Unfortunately, writing the compiler in Rust was the right move. The right move SHOULD have been OCaml. While it’s been ages since I touched it for real I know OCaml, I love OCaml, and Rust’s control over memory adds nothing useful to a bootstrap compiler that doesn’t need to be particularly fast. But I recently read through a bunch of someone else’s OCaml code, hacked on it some, tinkered around, translated bits of it to and from Rust, etc, and… hoo boy, actually using Rust is so much nicer than OCaml. (The caveat of course being that I already know Rust quite well.) Only like 20% of that niceness is due to the language itself. I low key hate OCaml’s lack of namespacing for enum and struct members, but all its other nuisances I pretty much know how to work around. But holy fuck I do not want to learn to write a dune package. I do not want to learn Nix just so I can use dune consistently. I do not want to figure out how to get OCaml libraries as good as argh or logos or lang_tester or criterion or log or codespan-reporting/ariadne. I’m sure it’s possible, more or less, but I don’t want to bother. Is this laziness? Well, yes. It absolutely is.
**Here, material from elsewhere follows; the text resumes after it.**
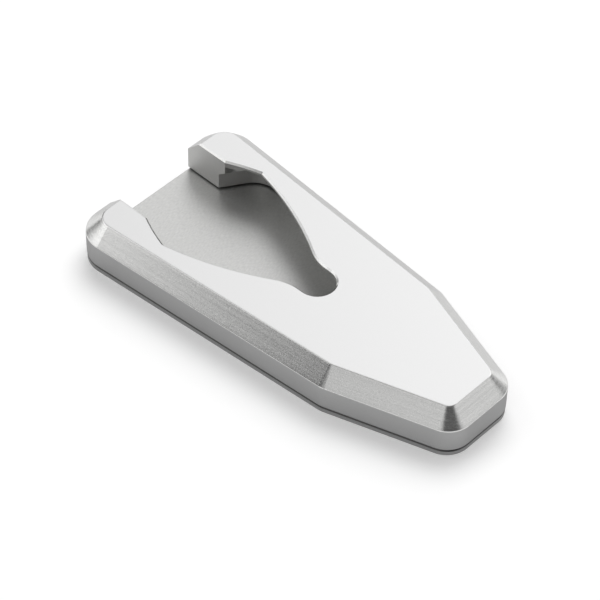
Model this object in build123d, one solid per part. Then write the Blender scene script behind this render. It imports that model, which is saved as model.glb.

So I just went with what I knew, and it turned out to be the right choice. I could also have used F# or Haskell; they might be pretty okay, but Haskell has tooling problems as least as ugly-sounding as OCaml does. Maybe writing it in F# would have been the better move, I’d have to Git Gud at F# but it sounds more fun than dune does. But cargo is right there, sitting around just working reliably, easily and consistently, pretty much the same way it did in 2017. The Rust ecosystem feels like it has caused a gigantic brain-drain of capable toolsmiths from other languages, so I might as well take advantage of it.

So yeah. If any other language dev nerds want to write a non-trivial compiler and keep it going for years, that’s my wisdom to pass on to them.